Exercise prompt: Present the following entries again, word for word and in full.

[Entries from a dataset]

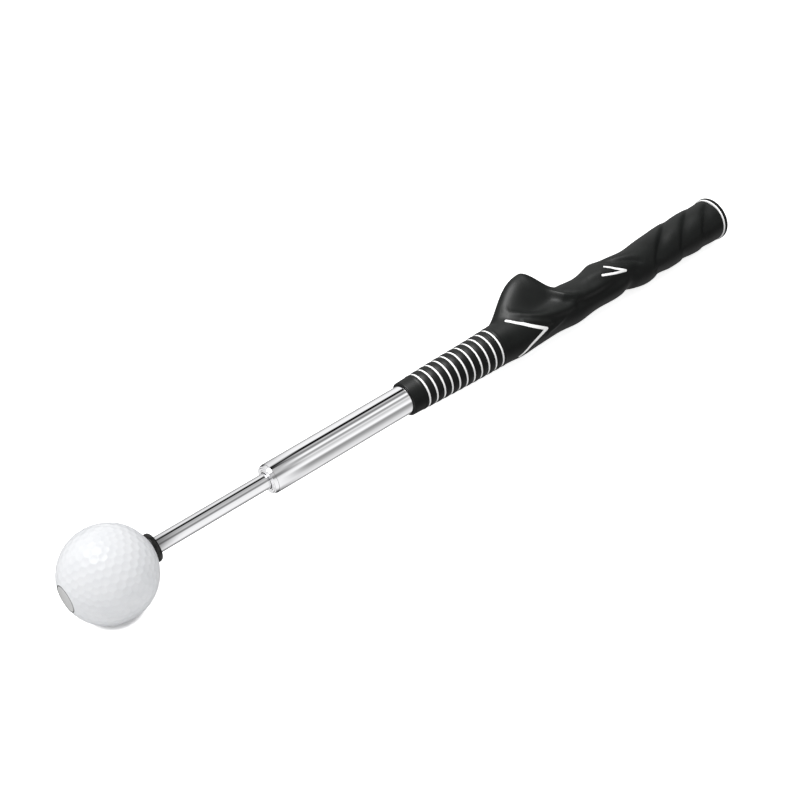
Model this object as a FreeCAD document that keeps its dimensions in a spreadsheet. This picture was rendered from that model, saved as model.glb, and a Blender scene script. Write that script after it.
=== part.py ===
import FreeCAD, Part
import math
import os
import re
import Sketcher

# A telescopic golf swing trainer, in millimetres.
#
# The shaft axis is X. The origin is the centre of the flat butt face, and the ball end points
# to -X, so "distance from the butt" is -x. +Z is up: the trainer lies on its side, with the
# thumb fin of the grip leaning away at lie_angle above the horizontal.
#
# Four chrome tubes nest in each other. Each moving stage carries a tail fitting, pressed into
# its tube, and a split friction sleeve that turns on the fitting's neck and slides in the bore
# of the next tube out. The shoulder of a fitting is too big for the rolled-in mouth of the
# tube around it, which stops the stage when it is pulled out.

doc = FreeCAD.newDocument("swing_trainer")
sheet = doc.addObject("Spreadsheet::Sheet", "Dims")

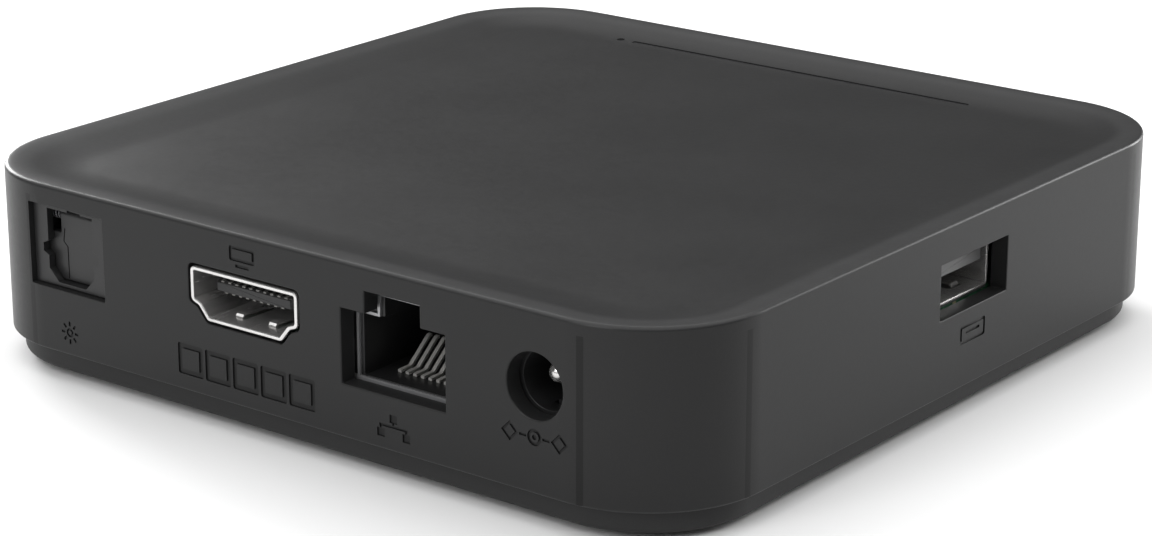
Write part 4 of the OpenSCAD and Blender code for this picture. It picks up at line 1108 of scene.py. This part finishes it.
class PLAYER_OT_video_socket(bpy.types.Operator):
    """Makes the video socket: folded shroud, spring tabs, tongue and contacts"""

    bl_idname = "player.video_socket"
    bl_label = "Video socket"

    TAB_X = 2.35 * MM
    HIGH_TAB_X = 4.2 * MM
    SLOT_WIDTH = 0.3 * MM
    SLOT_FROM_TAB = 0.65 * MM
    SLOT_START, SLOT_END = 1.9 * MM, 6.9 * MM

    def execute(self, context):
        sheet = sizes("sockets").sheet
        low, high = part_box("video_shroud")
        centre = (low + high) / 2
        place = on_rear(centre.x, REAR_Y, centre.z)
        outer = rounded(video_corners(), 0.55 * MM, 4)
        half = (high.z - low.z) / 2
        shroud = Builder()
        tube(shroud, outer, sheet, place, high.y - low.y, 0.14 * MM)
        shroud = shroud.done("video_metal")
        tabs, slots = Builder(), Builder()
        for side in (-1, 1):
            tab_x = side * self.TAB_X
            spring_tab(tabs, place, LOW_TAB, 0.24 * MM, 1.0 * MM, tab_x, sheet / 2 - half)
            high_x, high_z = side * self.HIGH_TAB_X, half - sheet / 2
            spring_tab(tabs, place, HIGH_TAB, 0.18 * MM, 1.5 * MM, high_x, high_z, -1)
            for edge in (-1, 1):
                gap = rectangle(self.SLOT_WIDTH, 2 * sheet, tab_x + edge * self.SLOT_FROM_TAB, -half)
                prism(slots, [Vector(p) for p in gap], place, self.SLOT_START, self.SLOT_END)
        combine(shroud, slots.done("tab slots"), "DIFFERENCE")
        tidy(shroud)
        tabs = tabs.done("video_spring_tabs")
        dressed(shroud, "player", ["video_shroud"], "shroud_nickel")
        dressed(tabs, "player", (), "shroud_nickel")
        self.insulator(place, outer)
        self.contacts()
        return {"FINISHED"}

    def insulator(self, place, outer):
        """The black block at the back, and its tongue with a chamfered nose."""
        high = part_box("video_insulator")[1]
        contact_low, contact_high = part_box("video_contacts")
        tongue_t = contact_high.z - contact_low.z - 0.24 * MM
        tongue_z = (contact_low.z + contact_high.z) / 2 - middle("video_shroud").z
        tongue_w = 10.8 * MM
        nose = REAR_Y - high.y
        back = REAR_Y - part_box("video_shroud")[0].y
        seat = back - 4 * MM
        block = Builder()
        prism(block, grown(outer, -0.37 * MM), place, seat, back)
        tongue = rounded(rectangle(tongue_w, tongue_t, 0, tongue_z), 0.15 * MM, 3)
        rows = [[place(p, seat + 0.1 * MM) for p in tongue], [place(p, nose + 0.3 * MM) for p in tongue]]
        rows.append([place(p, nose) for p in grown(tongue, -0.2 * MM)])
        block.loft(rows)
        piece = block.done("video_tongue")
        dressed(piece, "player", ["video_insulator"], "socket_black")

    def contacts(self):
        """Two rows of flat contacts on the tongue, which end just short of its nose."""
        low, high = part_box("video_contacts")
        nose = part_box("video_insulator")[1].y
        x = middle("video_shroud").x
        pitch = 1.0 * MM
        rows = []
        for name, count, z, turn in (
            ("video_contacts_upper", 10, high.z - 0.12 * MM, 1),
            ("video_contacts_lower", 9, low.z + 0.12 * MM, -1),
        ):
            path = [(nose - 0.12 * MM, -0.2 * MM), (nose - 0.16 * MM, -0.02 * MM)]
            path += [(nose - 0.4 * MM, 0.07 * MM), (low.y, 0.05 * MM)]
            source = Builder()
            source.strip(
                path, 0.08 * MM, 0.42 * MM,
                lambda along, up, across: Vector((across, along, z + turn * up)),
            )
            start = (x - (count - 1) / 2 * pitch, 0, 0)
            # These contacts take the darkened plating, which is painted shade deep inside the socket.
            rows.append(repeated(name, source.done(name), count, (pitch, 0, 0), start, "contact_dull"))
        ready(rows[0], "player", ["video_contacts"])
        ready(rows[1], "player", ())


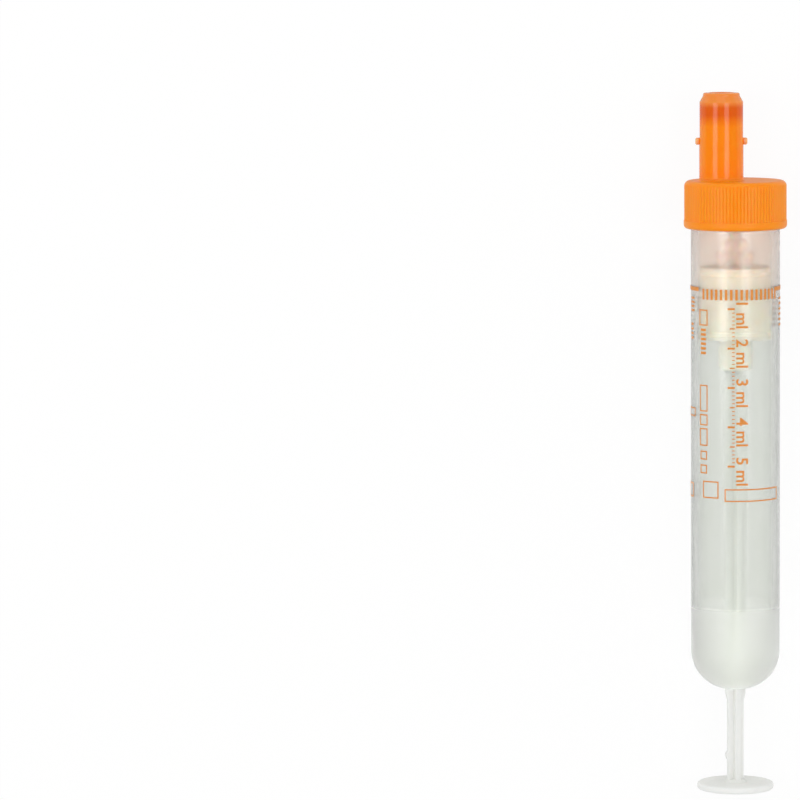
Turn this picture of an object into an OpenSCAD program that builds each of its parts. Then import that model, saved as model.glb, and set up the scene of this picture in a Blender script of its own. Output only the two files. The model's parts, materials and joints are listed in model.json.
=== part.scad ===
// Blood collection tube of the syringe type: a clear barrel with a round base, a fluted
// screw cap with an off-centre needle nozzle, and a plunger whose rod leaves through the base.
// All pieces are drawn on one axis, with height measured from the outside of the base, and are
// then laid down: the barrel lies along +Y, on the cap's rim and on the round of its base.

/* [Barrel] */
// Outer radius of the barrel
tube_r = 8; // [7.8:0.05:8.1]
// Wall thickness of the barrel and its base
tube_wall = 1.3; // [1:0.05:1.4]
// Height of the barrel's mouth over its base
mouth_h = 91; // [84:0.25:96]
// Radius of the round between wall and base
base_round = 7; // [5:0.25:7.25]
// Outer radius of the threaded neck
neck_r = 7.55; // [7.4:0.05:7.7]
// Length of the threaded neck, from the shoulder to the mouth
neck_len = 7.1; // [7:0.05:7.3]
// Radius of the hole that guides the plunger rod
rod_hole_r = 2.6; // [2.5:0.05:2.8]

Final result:
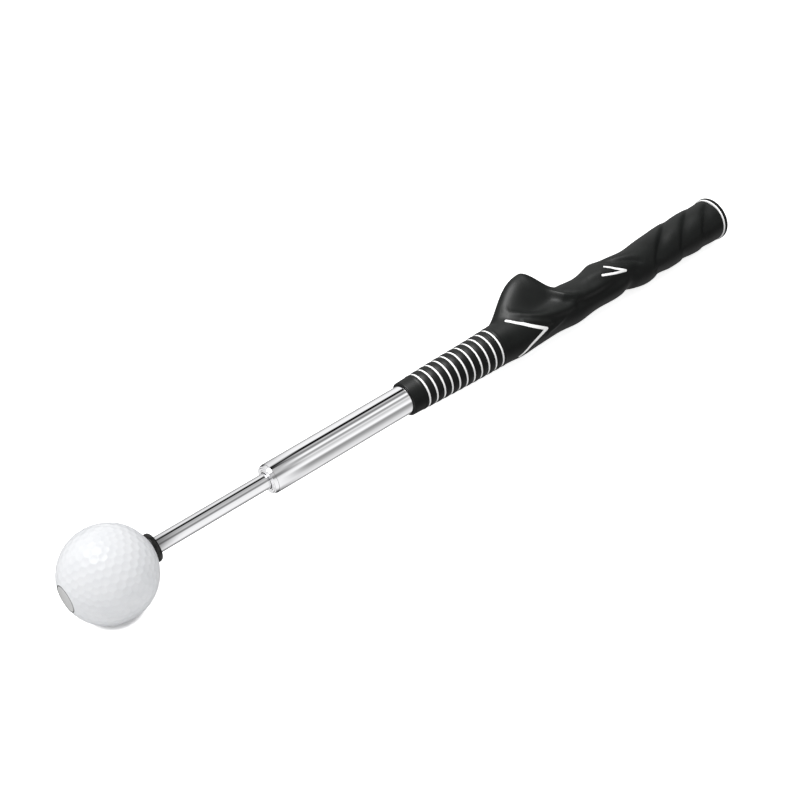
Model this object as a FreeCAD document that keeps its dimensions in a spreadsheet. This picture was rendered from that model, saved as model.glb, and a Blender scene script. Write that script after it.
=== part.py ===
import FreeCAD, Part
import math
import os
import re
import Sketcher

# A telescopic golf swing trainer, in millimetres.
#
# The shaft axis is X. The origin is the centre of the flat butt face, and the ball end points
# to -X, so "distance from the butt" is -x. +Z is up: the trainer lies on its side, with the
# thumb fin of the grip leaning away at lie_angle above the horizontal.
#
# Four chrome tubes nest in each other. Each moving stage carries a tail fitting, pressed into
# its tube, and a split friction sleeve that turns on the fitting's neck and slides in the bore
# of the next tube out. The shoulder of a fitting is too big for the rolled-in mouth of the
# tube around it, which stops the stage when it is pulled out.

doc = FreeCAD.newDocument("swing_trainer")
sheet = doc.addObject("Spreadsheet::Sheet", "Dims")

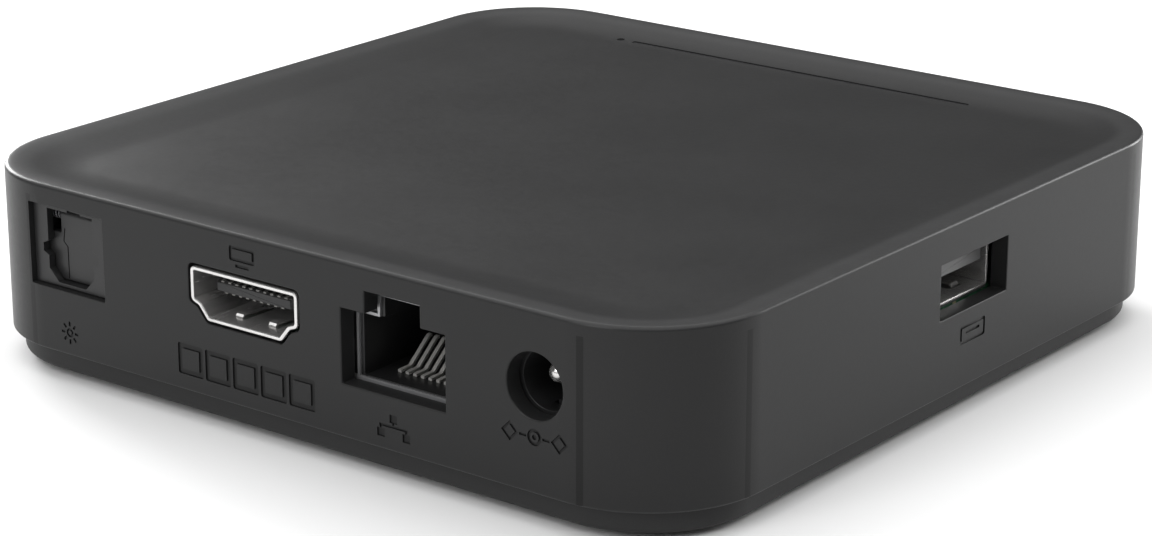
Write part 4 of the OpenSCAD and Blender code for this picture. It picks up at line 1108 of scene.py. This part finishes it.
class PLAYER_OT_video_socket(bpy.types.Operator):
    """Makes the video socket: folded shroud, spring tabs, tongue and contacts"""

    bl_idname = "player.video_socket"
    bl_label = "Video socket"

    TAB_X = 2.35 * MM
    HIGH_TAB_X = 4.2 * MM
    SLOT_WIDTH = 0.3 * MM
    SLOT_FROM_TAB = 0.65 * MM
    SLOT_START, SLOT_END = 1.9 * MM, 6.9 * MM

    def execute(self, context):
        sheet = sizes("sockets").sheet
        low, high = part_box("video_shroud")
        centre = (low + high) / 2
        place = on_rear(centre.x, REAR_Y, centre.z)
        outer = rounded(video_corners(), 0.55 * MM, 4)
        half = (high.z - low.z) / 2
        shroud = Builder()
        tube(shroud, outer, sheet, place, high.y - low.y, 0.14 * MM)
        shroud = shroud.done("video_metal")
        tabs, slots = Builder(), Builder()
        for side in (-1, 1):
            tab_x = side * self.TAB_X
            spring_tab(tabs, place, LOW_TAB, 0.24 * MM, 1.0 * MM, tab_x, sheet / 2 - half)
            high_x, high_z = side * self.HIGH_TAB_X, half - sheet / 2
            spring_tab(tabs, place, HIGH_TAB, 0.18 * MM, 1.5 * MM, high_x, high_z, -1)
            for edge in (-1, 1):
                gap = rectangle(self.SLOT_WIDTH, 2 * sheet, tab_x + edge * self.SLOT_FROM_TAB, -half)
                prism(slots, [Vector(p) for p in gap], place, self.SLOT_START, self.SLOT_END)
        combine(shroud, slots.done("tab slots"), "DIFFERENCE")
        tidy(shroud)
        tabs = tabs.done("video_spring_tabs")
        dressed(shroud, "player", ["video_shroud"], "shroud_nickel")
        dressed(tabs, "player", (), "shroud_nickel")
        self.insulator(place, outer)
        self.contacts()
        return {"FINISHED"}

    def insulator(self, place, outer):
        """The black block at the back, and its tongue with a chamfered nose."""
        high = part_box("video_insulator")[1]
        contact_low, contact_high = part_box("video_contacts")
        tongue_t = contact_high.z - contact_low.z - 0.24 * MM
        tongue_z = (contact_low.z + contact_high.z) / 2 - middle("video_shroud").z
        tongue_w = 10.8 * MM
        nose = REAR_Y - high.y
        back = REAR_Y - part_box("video_shroud")[0].y
        seat = back - 4 * MM
        block = Builder()
        prism(block, grown(outer, -0.37 * MM), place, seat, back)
        tongue = rounded(rectangle(tongue_w, tongue_t, 0, tongue_z), 0.15 * MM, 3)
        rows = [[place(p, seat + 0.1 * MM) for p in tongue], [place(p, nose + 0.3 * MM) for p in tongue]]
        rows.append([place(p, nose) for p in grown(tongue, -0.2 * MM)])
        block.loft(rows)
        piece = block.done("video_tongue")
        dressed(piece, "player", ["video_insulator"], "socket_black")

    def contacts(self):
        """Two rows of flat contacts on the tongue, which end just short of its nose."""
        low, high = part_box("video_contacts")
        nose = part_box("video_insulator")[1].y
        x = middle("video_shroud").x
        pitch = 1.0 * MM
        rows = []
        for name, count, z, turn in (
            ("video_contacts_upper", 10, high.z - 0.12 * MM, 1),
            ("video_contacts_lower", 9, low.z + 0.12 * MM, -1),
        ):
            path = [(nose - 0.12 * MM, -0.2 * MM), (nose - 0.16 * MM, -0.02 * MM)]
            path += [(nose - 0.4 * MM, 0.07 * MM), (low.y, 0.05 * MM)]
            source = Builder()
            source.strip(
                path, 0.08 * MM, 0.42 * MM,
                lambda along, up, across: Vector((across, along, z + turn * up)),
            )
            start = (x - (count - 1) / 2 * pitch, 0, 0)
            # These contacts take the darkened plating, which is painted shade deep inside the socket.
            rows.append(repeated(name, source.done(name), count, (pitch, 0, 0), start, "contact_dull"))
        ready(rows[0], "player", ["video_contacts"])
        ready(rows[1], "player", ())


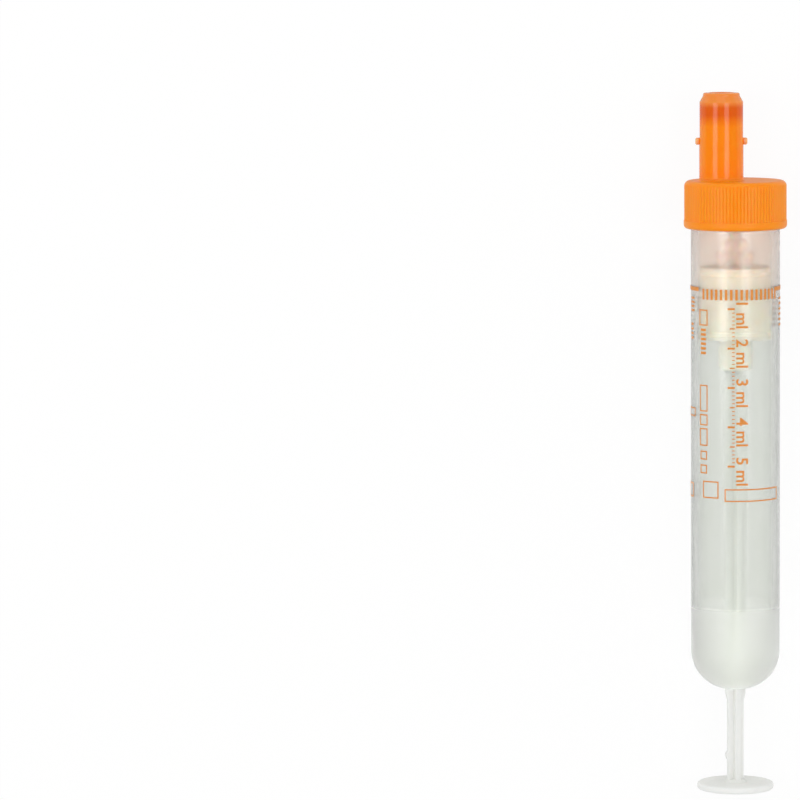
Turn this picture of an object into an OpenSCAD program that builds each of its parts. Then import that model, saved as model.glb, and set up the scene of this picture in a Blender script of its own. Output only the two files. The model's parts, materials and joints are listed in model.json.
=== part.scad ===
// Blood collection tube of the syringe type: a clear barrel with a round base, a fluted
// screw cap with an off-centre needle nozzle, and a plunger whose rod leaves through the base.
// All pieces are drawn on one axis, with height measured from the outside of the base, and are
// then laid down: the barrel lies along +Y, on the cap's rim and on the round of its base.

/* [Barrel] */
// Outer radius of the barrel
tube_r = 8; // [7.8:0.05:8.1]
// Wall thickness of the barrel and its base
tube_wall = 1.3; // [1:0.05:1.4]
// Height of the barrel's mouth over its base
mouth_h = 91; // [84:0.25:96]
// Radius of the round between wall and base
base_round = 7; // [5:0.25:7.25]
// Outer radius of the threaded neck
neck_r = 7.55; // [7.4:0.05:7.7]
// Length of the threaded neck, from the shoulder to the mouth
neck_len = 7.1; // [7:0.05:7.3]
// Radius of the hole that guides the plunger rod
rod_hole_r = 2.6; // [2.5:0.05:2.8]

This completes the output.